Pude haberme regresado a Lima, haber pasado Navidad en casa y haberme ahorrado un par de meses complicados, pero quiero creer que estuvo bien que me quedara. Tuve la oportunidad de familiarizarme con mi nuevo hábitat, de conocer un poco, y sobre todo de aprender lo que es el Aburrimiento, con mayúscula (que viene de la mano con la Soledad, también con mayúscula).

En noviembre vinieron Ana María y Laureano, y por primera vez descubrí que ver las cosas acompañada tiene muchísimo más sentido que verlas sola. Al menos para mí es más sencillo descubrir y apreciar cuando tengo un interlocutor (de ser posible, inteligente al lado), con quien compartir la experiencia.

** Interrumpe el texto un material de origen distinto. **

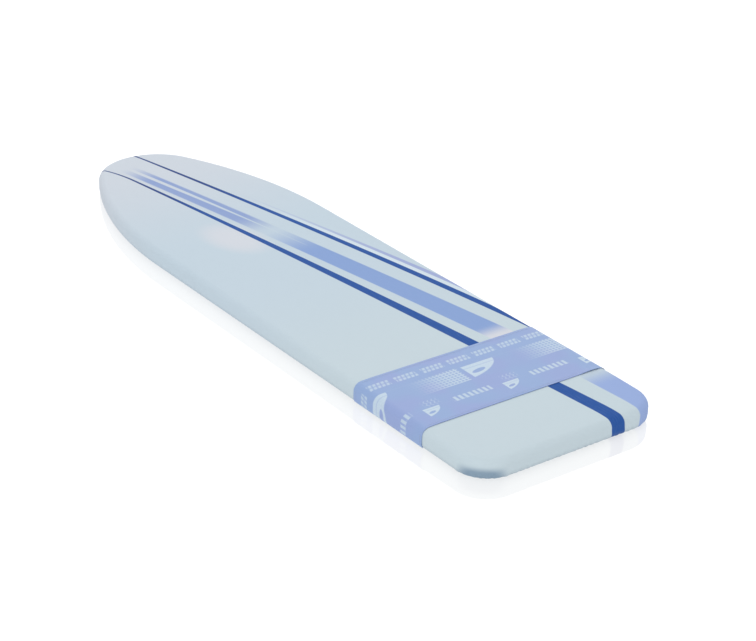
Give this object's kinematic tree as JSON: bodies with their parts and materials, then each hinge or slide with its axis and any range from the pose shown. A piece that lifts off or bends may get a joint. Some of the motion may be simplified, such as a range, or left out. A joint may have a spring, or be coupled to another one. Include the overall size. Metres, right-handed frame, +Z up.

Luego, en diciembre, tuve un lonche navideño muy particular, con casi todos los "upecinos", vía web cam. Una de las primeras experiencias surreales que he tenido desde que vivo a este lado del charco. Fue, además, muy necesario encontrarme nuevamente con seres humanos, aún a la distancia. Llevaba días prácticamente sin hablar en voz alta, más días aún sin contacto humano (exceptuando la cajera del supermercado), semanas sin reirme, y muchísimo tiempo más sin conversaciones divertidas con amigos.

A fines de diciembre, fui a Alemania, a pasar Navidad y año nuevo con la familia, a reencontrarme con seres humanos. Dentro de todas las experiencias lindas de ese viaje, fue muy bonito conversar con Tita por celular, en el aeropuerto de Frankfurt, mientras esperaba mis maletas; irónico pisar dos veces la misma caca de perro en año nuevo; divertidísimo descubrir con mis queridas Oma y tía Thelma que ninguna de las tres sabía abrir una botella de champagne. Mejoré un poco mis mínimas habilidades con los palitos de tejer y logré cocinar con éxito una torta de queso. Tuve conversaciones interesantes y divertidas y todo el contacto humano que me había hecho falta.

De regreso viví, de lejos, la peor temporada desde que emigré. Me enteré que se había pospuesto el inicio de clases "indefinidamente" y tuve una serie de problemas con mi matrícula, no teníamos Internet en casa y la calefacción se malogró. Recuerdo un día especialmente patético en el que yo lloraba en el metro, y un turco X me dio un kleenex y me preguntó si estaba bien. Le dije que sí y agradecí, no sólo el pañuelito, sino y por sobre todo, la simpatía.

Luego de esta temporada, negra, negra, re-negra, a mi madre se le ocurrió la brillante idea de que me vaya a Barcelona. A pesar de que aún no me pagaban ni un real de la beca y yo andaba pobre como policía honesto, creímos que podía valer la pena.
De hecho, no sólo valió la pena: fue espectacular.

El hecho de que, sin planear, coordinar ni proponérnoslo, Eduardo y yo llegáramos con 3 días de diferencia, los paseos, las conversaciones, las latas de cerveza, Gaudí y las oportunidades de disfrutar con algunas de las personas que más quiero... como dirían los de Master Card, priceless.

Al regreso de Barcelona empezaron las clases y con ellas, la etapa 1.5 de mi vida romana.